I’ll first talk about the setting itself. Sark is a fantastic, beautiful place, and having grown up so close to it in Guernsey perhaps I’ve taken it for granted. Every time I return I’m reminded how unique a place it is. There are no roads as such but tracks, and you won’t find any traffic here apart from the odd horse and carriage, a tractor here and there, and during the summer plenty of tourists on hired bicycles. A throwback to simpler times, it can be refreshing to visit a place so laid back and indifferent to the rest of the world. During the festival the pubs are active and bustling and of course at the festival site, the atmosphere is buzzing in its own, chilled out, family friendly way. Unlike many other festivals, a 2 minute walk from the festival site (which only spans three fields!) can take you from the cheering crowds and the lively folk music to a gorgeous stretch of coast without a sound. Serene.


The music. This is a folk festival, make no mistake, so expect anything else and you’ll be disappointed. But there are some refreshing acts that try and merge different genres. A local band from Guernsey, Buffalo Huddlestone, make excellent use of an MC (or wordsmith) who raps over a background of acoustic guitars, violins and backing vocals), and have, after several appearances at the festival, gained a cult following. In general the standard of music was very high. I loved it and the raucous, at times unstructered nature, mixed with the slower, more composed, soulful acts. There should be something for most to enjoy, and like most aspects of the festival, you’ll be hard pressed to find anything offering quite the same as the Sark Folk Festival.

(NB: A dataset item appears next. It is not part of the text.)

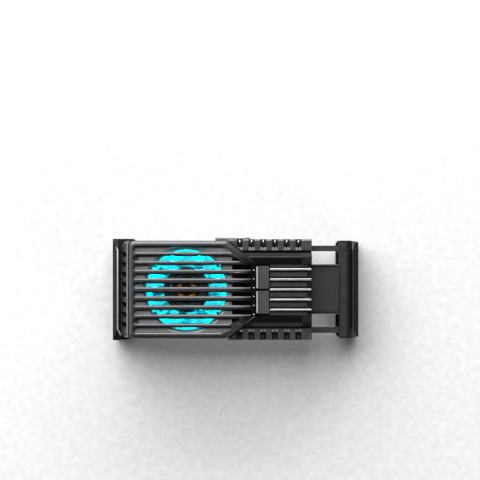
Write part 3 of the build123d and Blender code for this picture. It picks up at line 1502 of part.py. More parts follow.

The atmosphere at this place is superb, with friendly locals and festival goers intent on having a great weekend. Everything is done at a slow pace. Tickets are highly sought after and dare I say it, equally as difficult to obtain as tickets for Glastonbury, and most of those attending are returnees; you can just guarantee, rain or shine, that you will have a fantastic weekend. The food is fresh and local, and as you might expect from a place surrounded by the sea, there are some wonderful seafood options such as fresh lobster, crab and classic fish and chips. The drinks are just as tempting, with a selection of beers, ales and ciders brewed within the Channel Islands.


Sark Folk Festival was the perfect weekend after the Glasto comedown. I came back with my batteries fully recharged and refreshed. Still plenty of fun, music and partying, but in a chilled out fashion that would be hard to match at any other festival in the UK.